Place the biscuits at least an inch apart on an ungreased baking sheet. At this point some people brush the tops with milk, but that’s effort and it never really did anything for me, so let’s forget it.
The original recipe said to bake it at 450 for 8-10 minutes, but I’ll recommend what’s worked for me, which is 400 degrees for 15 minutes, or until the tops are golden.
See the way a natural splitting point has formed? You’ll notice the one in the bottom right didn’t form a split line because I cobbled it together from dough scraps, so it’s a bit of a Frankenstein’s monster. But at least it’s got heart.
Unburnt bottoms are happy bottoms.
Enjoy as you please. I’m partial to blackberry jam.
Adapted from AllRecipes.com*
Makes 7 large biscuits.
- 2 cups all-purpose flour
- 4 tsp baking powder
- 3 tsp sugar
- 1/2 tsp salt
- 1 egg
- 2/3 cup milk
- 1 stick (1/2 cup) butter
Preheat the oven to 400 degrees.
Combine the flour, baking powder, sugar, and salt. In a separate container, mix the egg and milk. Rub butter into the flour mixture until it is fully incorporated. Stir in the egg mixture, adding more flour if needed, until a dough forms.

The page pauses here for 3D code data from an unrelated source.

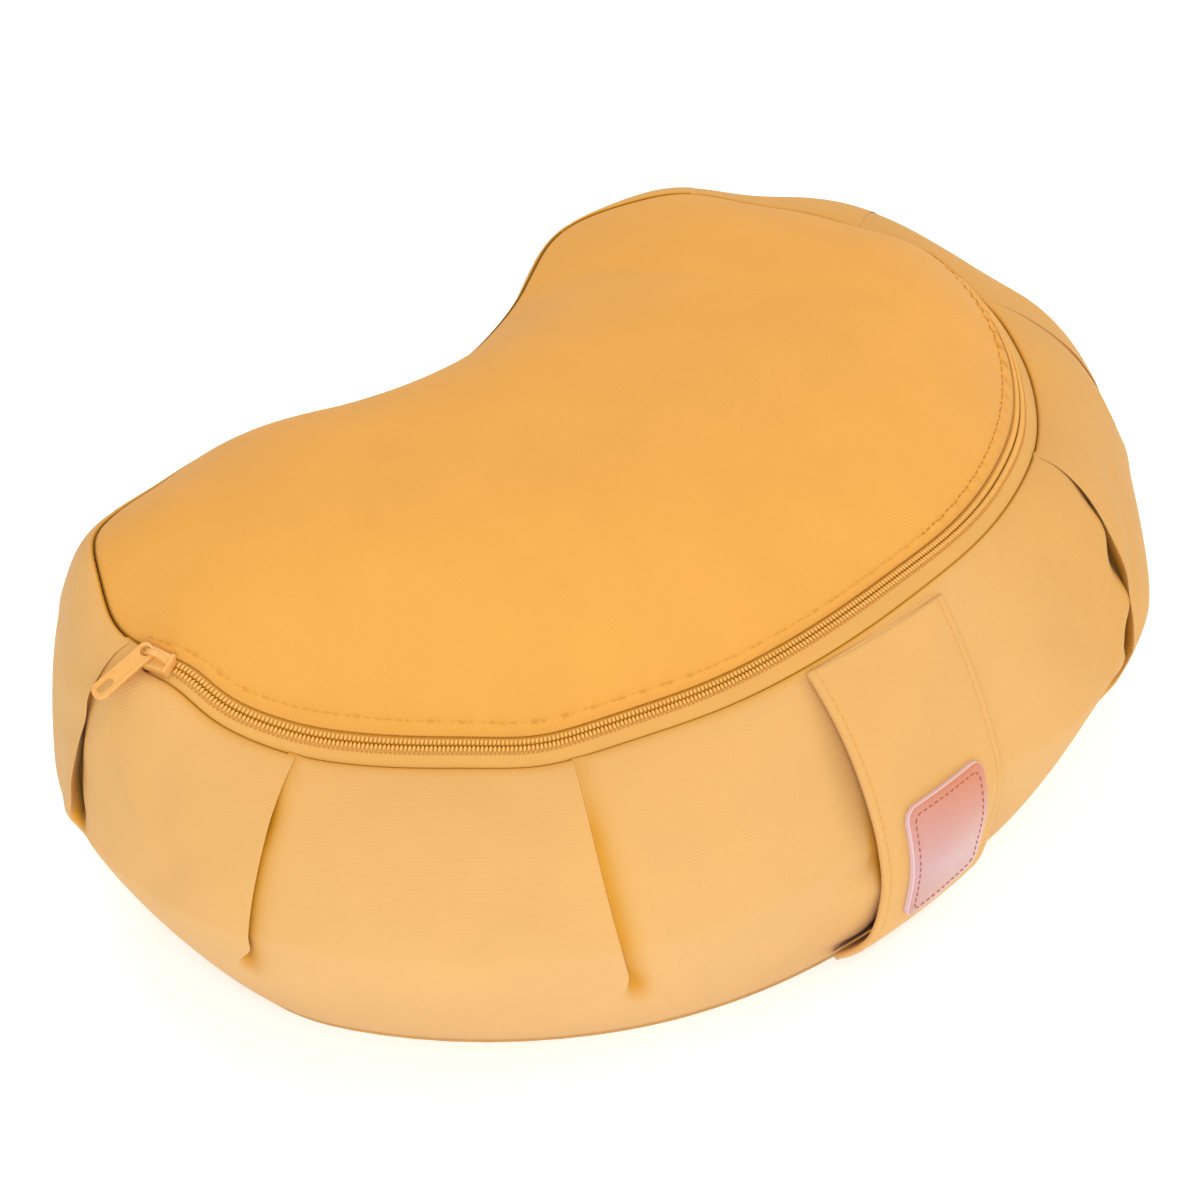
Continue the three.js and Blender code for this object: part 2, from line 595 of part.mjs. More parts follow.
function pullGeometry() {
  const half = PULL.width / 2;
  const far = PULL.length - half;
  const eyeRim = PULL.eye / 2 + PULL.rim;
  const shape = new THREE.Shape();
  shape.absarc(0, 0, eyeRim, Math.PI / 2, -Math.PI / 2, false);
  shape.lineTo(eyeRim + PULL.neck, -half);
  shape.absarc(far, 0, half, -Math.PI / 2, Math.PI / 2, false);
  shape.lineTo(eyeRim + PULL.neck, half);
  const eye = new THREE.Path().absarc(0, 0, PULL.eye / 2, 0, 2 * Math.PI, true);
  const slotRadius = PULL.slotWidth / 2;
  const slotEnd = PULL.length - PULL.slotEnd - slotRadius;
  const slot = new THREE.Path();
  slot.absarc(slotEnd, 0, slotRadius, -Math.PI / 2, Math.PI / 2, false);
  slot.absarc(slotEnd - PULL.slotLength + PULL.slotWidth, 0, slotRadius, Math.PI / 2, 1.5 * Math.PI, false);
  shape.holes.push(eye, slot);
  const pull = plate(shape, PULL.thickness);
  pull.translate(0, 0, -PULL.thickness / 2);
  return pull;
}

// The frame of the slider: on the tape, over the line where the coils meet, its nose towards the back.
function sliderFrame() {
  const at = (turn) => bandPoint(turn, SLIDER.across, 0);
  const origin = at(SLIDER.turn);
  const along = at(SLIDER.turn - 1).sub(at(SLIDER.turn + 2)).normalize();
  const outer = bandPoint(SLIDER.turn + 2, 8, 0).sub(bandPoint(SLIDER.turn + 2, 2, 0));
  const up = new THREE.Vector3().crossVectors(outer, along).normalize();
  if (up.z < 0) up.negate();
  const across = new THREE.Vector3().crossVectors(up, along).normalize();
  return { origin, basis: new THREE.Matrix4().makeBasis(along, across, up) };
}

// ---- The scene graph ----
const cushion = new THREE.Group();

function addPiece(name, geometry, color, roughness, metalness = 0) {
  const mesh = new THREE.Mesh(geometry, new THREE.MeshStandardMaterial({ color, roughness, metalness }));
  mesh.name = name;
  cushion.add(mesh);
  return mesh;
}

addPiece('cushion_body', bodyGeometry(), 0xf3bb78, 0.85);
addPiece('top_panel', topPanelGeometry(), 0xf1b05a, 0.85);
addPiece('bottom_panel', bottomPanelGeometry(), 0xf1b05a, 0.85);
addPiece('zip_tape_inner', innerTapeGeometry(), 0xf3bb78, 0.8);
addPiece('zip_tape_outer', outerTapeGeometry(), 0xf3bb78, 0.8);
addPiece('zip_coil_inner', coilGeometry(-1), 0xe9a23f, 0.5);
addPiece('zip_coil_outer', coilGeometry(1), 0xe9a23f, 0.5);
addPiece('carry_strap', strapGeometry(), 0xf1b670, 0.85);
addPiece('strap_patch', patchGeometry(), 0xe6a48f, 0.45);

const frame = sliderFrame();
const slider = addPiece('zip_slider', sliderGeometry(), 0xf0b468, 0.4);
slider.quaternion.setFromRotationMatrix(frame.basis);
slider.position.set(0, 0, SLIDER.rise).applyMatrix4(frame.basis).add(frame.origin);

const pull = addPiece('zip_pull', pullGeometry(), 0xf0b468, 0.4);
const legX = BRIDGE.length / 2 - BRIDGE.leg / 2;
const pullSeat = SLIDER.rise + SLIDER.thickness + BRIDGE.clear / 2;
pull.position.set(legX, 0, pullSeat).applyMatrix4(frame.basis).add(frame.origin);
const pullTurn = new THREE.Matrix4().makeRotationZ(Math.PI / 2 - PULL_SWING);
const pullTilt = new THREE.Matrix4().makeRotationY(PULL_FALL);
pull.quaternion.setFromRotationMatrix(frame.basis.clone().multiply(pullTurn).multiply(pullTilt));

export default cushion;
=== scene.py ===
# %% [markdown]
# # A crescent meditation cushion
# A cushion for sitting on the floor: a crescent-shaped cotton cover with a firm, loose filling. The
# side is one long band of cloth, gathered into the upper seam with knife pleats. A zip runs round the
# broad front between side and top, and a carrying strap with a small leather patch crosses the front.
#
# The CAD model is loaded first. It fixes every size and place; this file gives the same pieces their
# cloth, folds, teeth and stitches.

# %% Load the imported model
import math
from functools import partial

import bmesh
import bpy
import numpy as np
from mathutils import Matrix, Vector


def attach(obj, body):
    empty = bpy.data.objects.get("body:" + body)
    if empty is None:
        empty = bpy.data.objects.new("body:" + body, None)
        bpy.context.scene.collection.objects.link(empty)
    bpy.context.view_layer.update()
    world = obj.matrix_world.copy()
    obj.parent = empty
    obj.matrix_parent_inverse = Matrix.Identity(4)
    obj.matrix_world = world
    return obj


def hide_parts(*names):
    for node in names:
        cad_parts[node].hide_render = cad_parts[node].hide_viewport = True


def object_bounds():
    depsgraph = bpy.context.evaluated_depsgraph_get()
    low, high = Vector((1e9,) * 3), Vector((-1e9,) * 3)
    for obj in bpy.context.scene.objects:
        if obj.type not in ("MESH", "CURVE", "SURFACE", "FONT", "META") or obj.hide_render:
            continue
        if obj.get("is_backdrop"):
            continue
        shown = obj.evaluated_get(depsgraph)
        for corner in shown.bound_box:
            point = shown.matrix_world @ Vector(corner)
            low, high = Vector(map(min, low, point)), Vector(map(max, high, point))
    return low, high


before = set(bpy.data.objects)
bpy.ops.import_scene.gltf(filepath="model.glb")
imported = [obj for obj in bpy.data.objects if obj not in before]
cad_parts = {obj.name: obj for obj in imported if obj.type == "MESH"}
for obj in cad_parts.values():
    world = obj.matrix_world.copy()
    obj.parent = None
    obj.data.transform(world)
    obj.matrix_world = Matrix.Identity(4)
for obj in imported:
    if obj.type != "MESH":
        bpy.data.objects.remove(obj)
cad_low, cad_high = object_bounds()
print("CAD box, mm:", [round(1000 * v) for v in (*cad_low, *cad_high)])

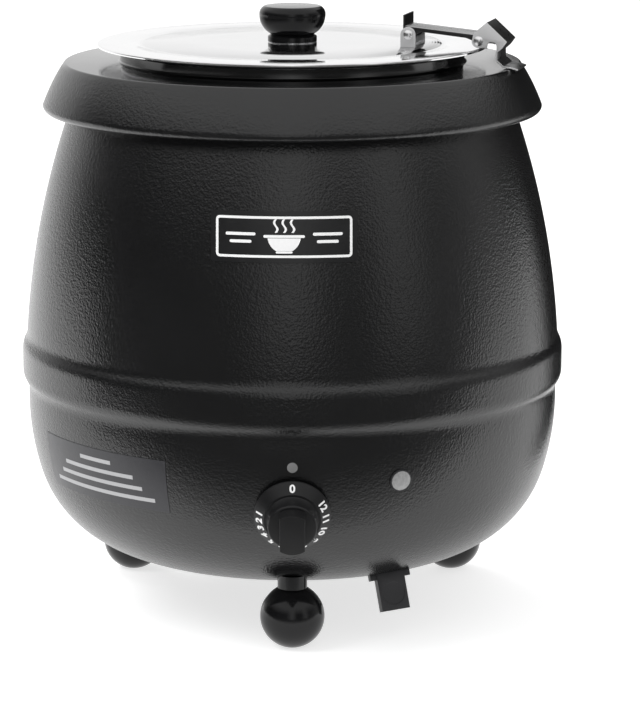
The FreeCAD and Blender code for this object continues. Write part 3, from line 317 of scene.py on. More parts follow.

Roll the dough out to a 1″ thickness on a floured surface. Cut out biscuit shapes and place them an inch apart on an ungreased cookie sheet.
Bake for 12-18 minutes or until the tops are golden. Let cool and enjoy.
*I can’t seem to find the original AllRecipes post with the recipe. It’s been a good five plus years since I encountered it, so it’s possible it may not be there anymore, but I’ll keep looking and will link back if I find it.